Viking Queen and Iris


----------



## The Opera Poodle (Dec 19, 2012)

You have the most amazing dogs! My dream is to one day own a dog you have bred. You just come up with one looker after another. Not to mention you being a great example of a responsible breeder who represents the poodle world at it's best. Congrats to both you and Pearl.


----------



## LEUllman (Feb 1, 2010)

Just look at her in that photo. She's sensational.


----------



## kayfabulous6 (Nov 19, 2013)

Yahooooo!!!!! I am SO happy for you and miss Pearl! She is just stunning and her win was well deserved! You must be ecstatic!


----------



## Indiana (Sep 11, 2011)

Congratulations!! Also good for the poodle world; it's wonderful to get those poodles of colour out there, break that bias.


----------



## Streetcar (Apr 13, 2014)

Huge congratulations!! That was FAST and no question looking at your precious home bred girlie ! I bet judges just couldn't believe how great she is when they got hands on her.

WOOHOO!!!


----------



## Streetcar (Apr 13, 2014)

p.s. Look at the smile on that puppy champion's beautiful face -- she knows what she did!


----------



## marialydia (Nov 23, 2013)

*Pericles asked me to post this note*

Dear Champion Sis

You look fabulous! Wow am I glad you showed those judges what gorgeous means! You are really a star and that is a fabulous picture, too. 

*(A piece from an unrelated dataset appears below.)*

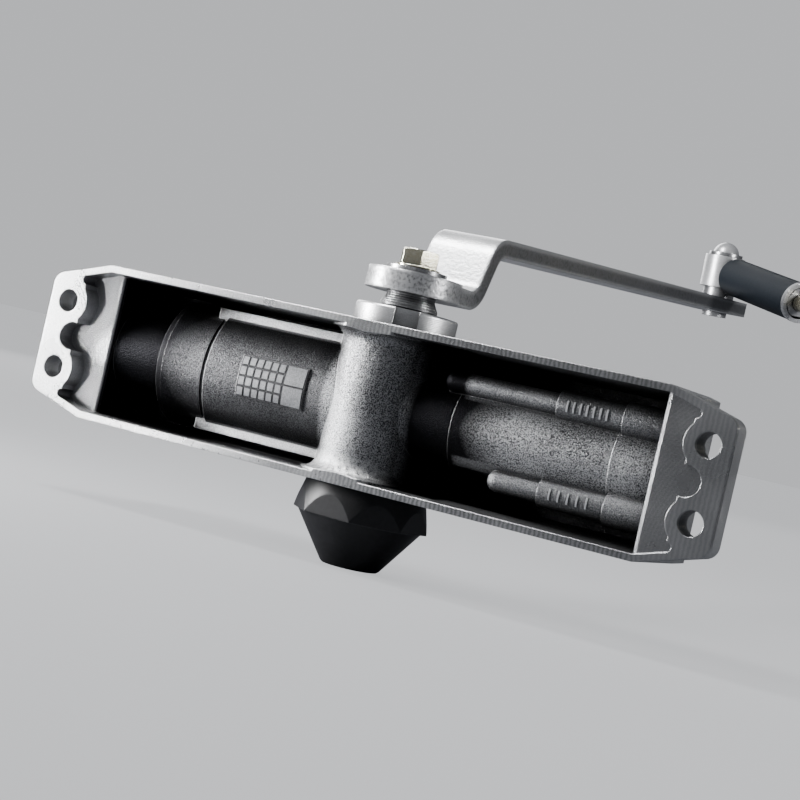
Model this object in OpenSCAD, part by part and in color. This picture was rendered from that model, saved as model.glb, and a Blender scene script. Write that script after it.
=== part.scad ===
// Overhead door closer: open-backed die-cast housing, rack-and-pinion hydraulic
// mechanism, bent main arm and adjustable forearm with its frame bracket.
// Frame: origin at the centre of the four mounting holes on the back plane,
// +X along the body towards the valve end, +Y from the back plane to the front,
// +Z along the pinion towards the arm.

/* [Mounting] */
// Distance between mounting holes along the body
hole_pitch_x = 190; // [182:1:205]
// Distance between mounting holes across the body
hole_pitch_z = 19; // [17:0.5:21]
// Diameter of the mounting holes
hole_d = 6.4; // [5:0.1:7]
// Radius of the flat land round each hole
land_r = 6.3; // [5.6:0.1:7]
// Thickness of the lug plate
lug_t = 8.2; // [7:0.1:8.5]
// Hole centre to the end of the lug
hole_to_end = 6.1; // [5:0.1:9]

/* [Housing] */
// Height of the body, along the pinion
body_h = 43.5; // [42:0.5:50]
// Depth of the body, from the back plane to the front
body_d = 38; // [36:0.5:46]
// Hole centre to the end face of the raised body
hole_to_body = 8.5; // [7:0.5:10]
// Width of the rim at the back plane
rim_w = 1.9; // [1.5:0.1:2.6]
// How far the inner walls lean in by the time they reach the floor
wall_lean = 1.7; // [0.5:0.1:2.2]
// Depth of the floor beside the barrel
floor_y = 26; // [22:0.5:30]
// Rounding of the long front edges
front_r = 6; // [2:0.5:9]
// Rounding of the front end corners
end_r = 8; // [3:0.5:10]
// Hole centre to the start of the sloping shoulder
shoulder_in = 12; // [11:0.5:16]
// Slope of the shoulder
shoulder_angle = 16.6; // [8:0.2:20]
// Corner radius of the lug plate
corner_r = 3.5; // [2.5:0.1:4.5]
// Hole centre to the inner edge of the left shelf
shelf_in = 13.6; // [13:0.1:16]
// Depth of the left shelf below the back plane
shelf_depth = 6; // [3:0.1:6.4]
// Hole centre to the inner edge of the right block
block_in = 12.7; // [12:0.1:16]
// Depth of the right block's face below the back plane
block_step = 1; // [0.4:0.1:3]
// Chamfer on the inner edges of shelf and block
edge_chamfer = 1; // [0.4:0.1:1.6]

/* [Barrel and boss] */
// Depth of the barrel's axis, which the pinion's axis crosses
axis_y = 20; // [19.4:0.1:21]
// Outer radius of the barrel on the valve side
barrel_r = 13; // [12.8:0.05:13.2]
// Radius of the flatter roof over the barrel on the spring side
roof_r = 20; // [19:0.5:22]
// Depth of the roof's crown
roof_top = 5; // [4.6:0.1:5.4]
// Depth of the webs beside the roof
web_y = 11.5; // [11:0.5:14]
// Half width of the roof with its webs
web_half = 17; // [16:0.1:17.4]
// Radius of the piston bore
bore_r = 10.8; // [10:0.1:11]
// Radius of the bore where an end plug screws in
plug_r = 11.2; // [11.1:0.05:11.3]
// Length of an end plug
plug_len = 12; // [9:0.5:14]
// Outer radius of the pinion boss
boss_r = 15.5; // [14.5:0.1:16.5]
// Radius of the rounded nose in front of the boss
nose_r = 12.5; // [11:0.1:13.5]
// Depth of the nose's axis
nose_y = 14.5; // [13.5:0.1:16]
// Fillet where the nose meets the walls
nose_fillet = 3.5; // [1:0.1:5]

/* [Valves] */
// Depth of the valve axes
valve_y = 11.2; // [11:0.05:11.5]
// Distance of the valve axes from the middle plane
valve_z = 11.2; // [11.1:0.05:11.8]
// Radius of the valve bore
valve_r = 2.4; // [2:0.05:2.5]
// Radii of the three steps of each valve rib
rib_r = [2.9, 3.8, 4.6];
// Where the rib steps up, from the pinion's axis
rib_step_x = [52.5, 70.5];
// Where the closing rib starts, from the pinion's axis
closing_x = 20; // [18:0.5:26]
// Where the latch rib starts, from the pinion's axis
latch_x = 37.5; // [30:0.5:46]
// Radius of the oil passages
passage_r = 1.1; // [0.8:0.05:1.3]

/* [Pinion] */
// Gear module of pinion and rack
gear_m = 1.25; // [1.15:0.05:1.3]
// Number of pinion teeth
gear_z = 9; // [8:1:9]
// Face width of pinion and rack
gear_w = 14; // [10:0.5:15]
// Radius of the pinion shaft
shaft_r = 6; // [5.6:0.05:6.2]
// Across flats of the square shaft ends
square_af = 8.4; // [7.4:0.1:8.4]
// Radius of the bearing seats in the housing
seat_r = 12; // [11:0.1:12.2]
// Depth of the bearing seats below the body's top and bottom sides
seat_drop = 8.75; // [8.5:0.05:9]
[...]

Did Arreau give you some treats when you came home? I hope she lets you play even with that fancy, fancy haircut.

lots of love from Pericles


----------



## ArreauStandardPoodle (Sep 1, 2009)

Thank you all so much. When I heard I wept. The only thing that could have made it better would have been if I'd been there to watch it happen. She is happy to be home and we are delighted she is back. She infuses such joy into our household.

Pericles...thanks a bunch Bro!! I am still the silly goofball you knew when you lived here. Mom lets me totally be a dog first, show dog second. I am now in my big girl hairdo...talk about FANCY schmancy! Keep watching. Mom is going to post a few pics of the new haircut. Love you Brother! Hope to see you in Niagara Falls in 2 weeks! xoxoxoxoxo


----------



## AngelAviary (Aug 12, 2014)

Huge congrats to you and Pearl! I knew she would do it! Cant wait to see her in her "big girl" hair. And now on to bigger and better things for that little lady!


----------



## Naira (Jan 9, 2015)

She's got to be one of the most beautiful dogs I have ever seen. I love her coat. Congrats pearl..it was only a matter of time!


----------



## Mfmst (Jun 18, 2014)

I never had a doubt! Congratulations Cherie!


----------